Des neurochirurgiens ont opéré une femme pendant qu’elle jouait du violon !
Pour s’assurer qu’ils n’étaient pas en train d’endommager une zone indispensable pour jouer de la musique, les chirurgiens ont réveillé la patiente pendant son opération.
Ce n’est pas tous les jours qu’ils travaillent en musique. En janvier 2020, des neurochirurgiens du King’s College Hospital à Londres ont opéré une femme pendant qu’elle jouait du violon. Pour les médecins, l’objectif était de parvenir à lui retirer une tumeur cérébrale en évitant d’abîmer par inadvertance les zones impliquées dans les mouvements de sa main gauche. Une opération délicate, qui a permis de retirer plus de 90% du volume de la tumeur, comme l’a expliqué l’hôpital dans un communiqué.

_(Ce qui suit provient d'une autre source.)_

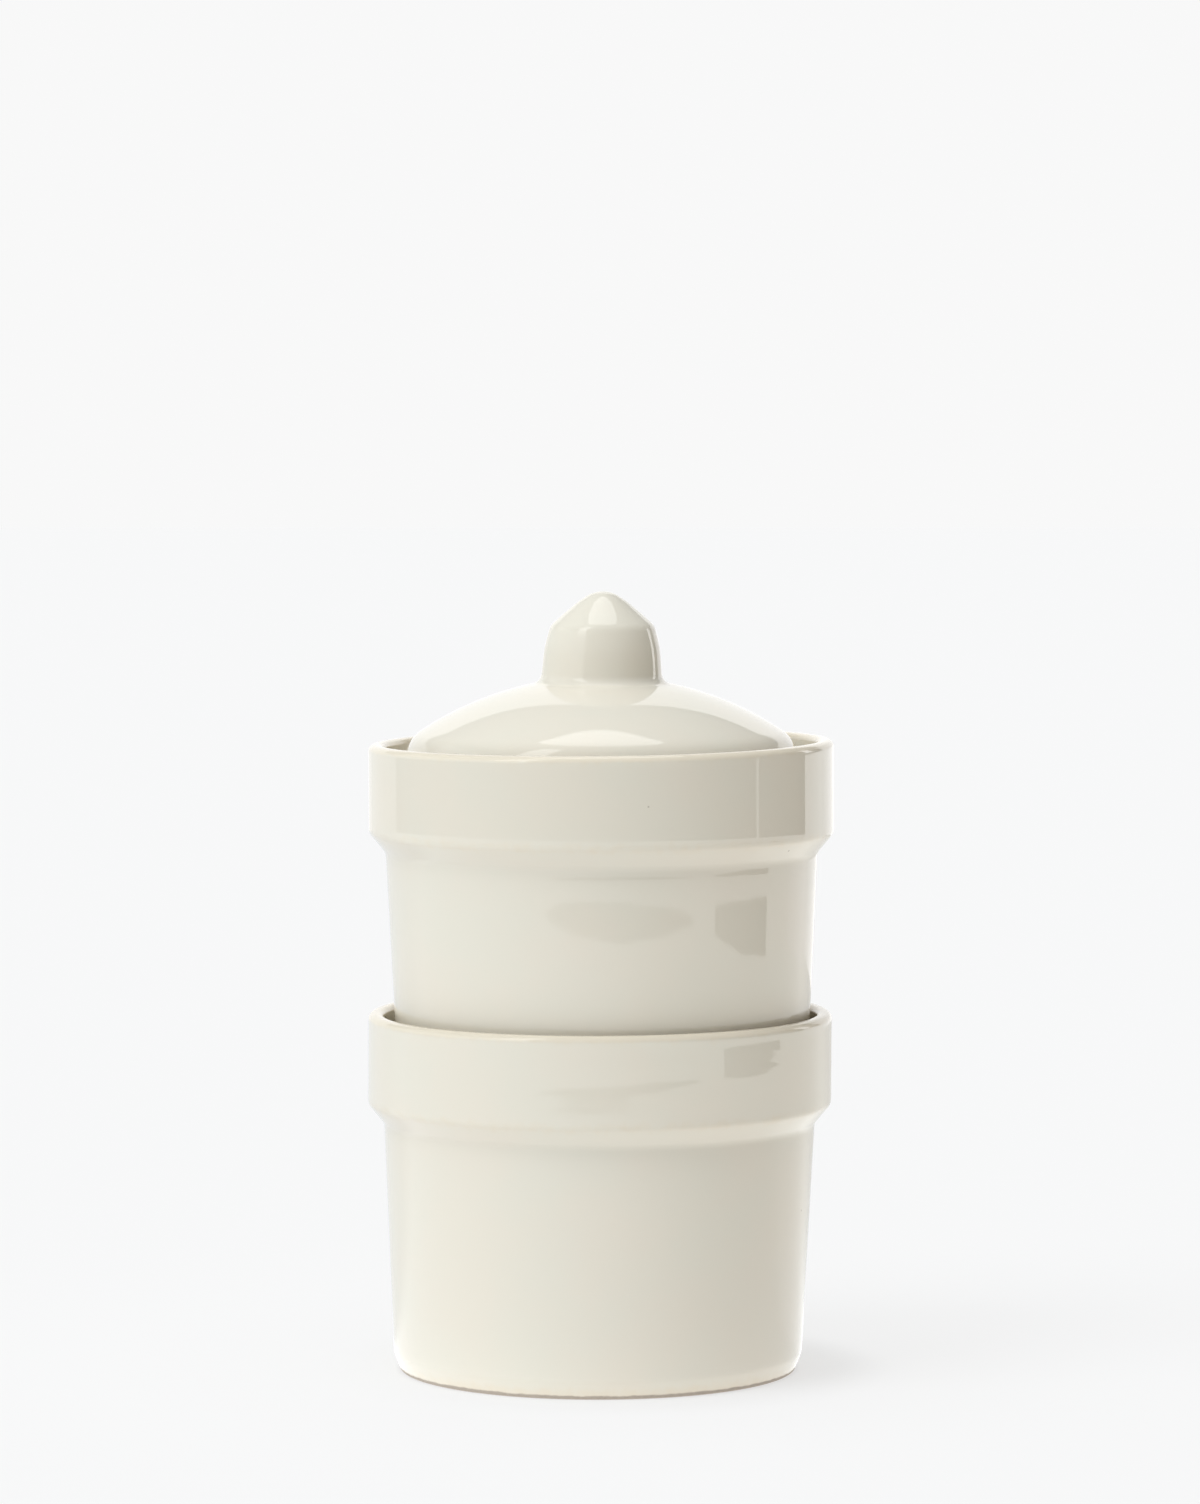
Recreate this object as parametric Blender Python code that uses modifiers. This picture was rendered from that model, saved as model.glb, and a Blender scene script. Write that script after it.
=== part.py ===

En 2013, Dagmar Turner, une ancienne consultante en gestion aujourd’hui âgée de 53 ans, a appris qu’elle était atteinte d’un gliome étendu de stade 2, un type de tumeur du cerveau qui évolue assez lentement. Pendant plusieurs années, Dagmar a fait l’objet d’une surveillance médicale étroite. Mais à l’automne 2019, les médecins s’aperçoivent que la tumeur a grossi et qu’elle devient plus agressive. Un retrait par chirurgie s’impose.
Opérer sur patient éveillé: une pratique fréquente
La tumeur est située dans le lobe frontal droit (à l’avant et à droite du cerveau), tout près d’une zone cruciale pour le contrôle des mouvements fins de la main gauche. L’opération est risquée: le moindre faux pas des chirurgiens peut faire perdre à Dagmar l’usage de sa main. Or celle-ci est indispensable à sa pratique du violon, sa passion. La quinquagénaire est d’ailleurs membre de l’Orchestre symphonique de l’île de Wight, dans le sud de l’Angleterre. «Le violon est ma passion: j’en joue depuis l’âge de 10 ans. L’idée de ne plus pouvoir jouer me brisait le cœur», a raconté Mme Turner.
Les médecins ont alors une idée: réveiller la musicienne au milieu de l’opération pour la faire jouer et ainsi s’assurer qu’ils ne touchent pas une zone sensible. Cette technique est de plus en plus fréquemment utilisée en chirurgie du cerveau. Les patients, d’abord endormis le temps d’accéder à la tumeur, sont ensuite réveillés et soumis à des tests moteurs ou de langage. Par ce moyen, le chirurgien est capable de connaître immédiatement l’impact du moindre geste sur le cerveau de son patient.
«Nous pratiquons environ 400 résections (ablation de tumeurs, ndlr) par an, ce qui implique souvent de réveiller des patients pour qu’ils répondent à des tests de langage», a expliqué le Pr Ashkan, lui-même pianiste. «Mais c’était la première fois que je faisais jouer d’un instrument à un patient». Selon lui, 90% de la tumeur a été enlevée, «dont toutes les zones suspectées d’activité agressive», tout en permettant à la violoniste de «conserver le plein usage de sa main gauche». «Grâce à eux, j’espère pouvoir réintégrer mon orchestre très bientôt», s’est félicitée Mme Turner, qui est sortie de l’hôpital trois jours après son opération et a pu retrouver son mari et son fils de 13 ans.
Ce type d’opération n’est pas une première. En 2017, nous rapportions déjà le cas d’un jeune homme saxophoniste professionnel, opéré dans les mêmes conditions pour une tumeur cérébrale.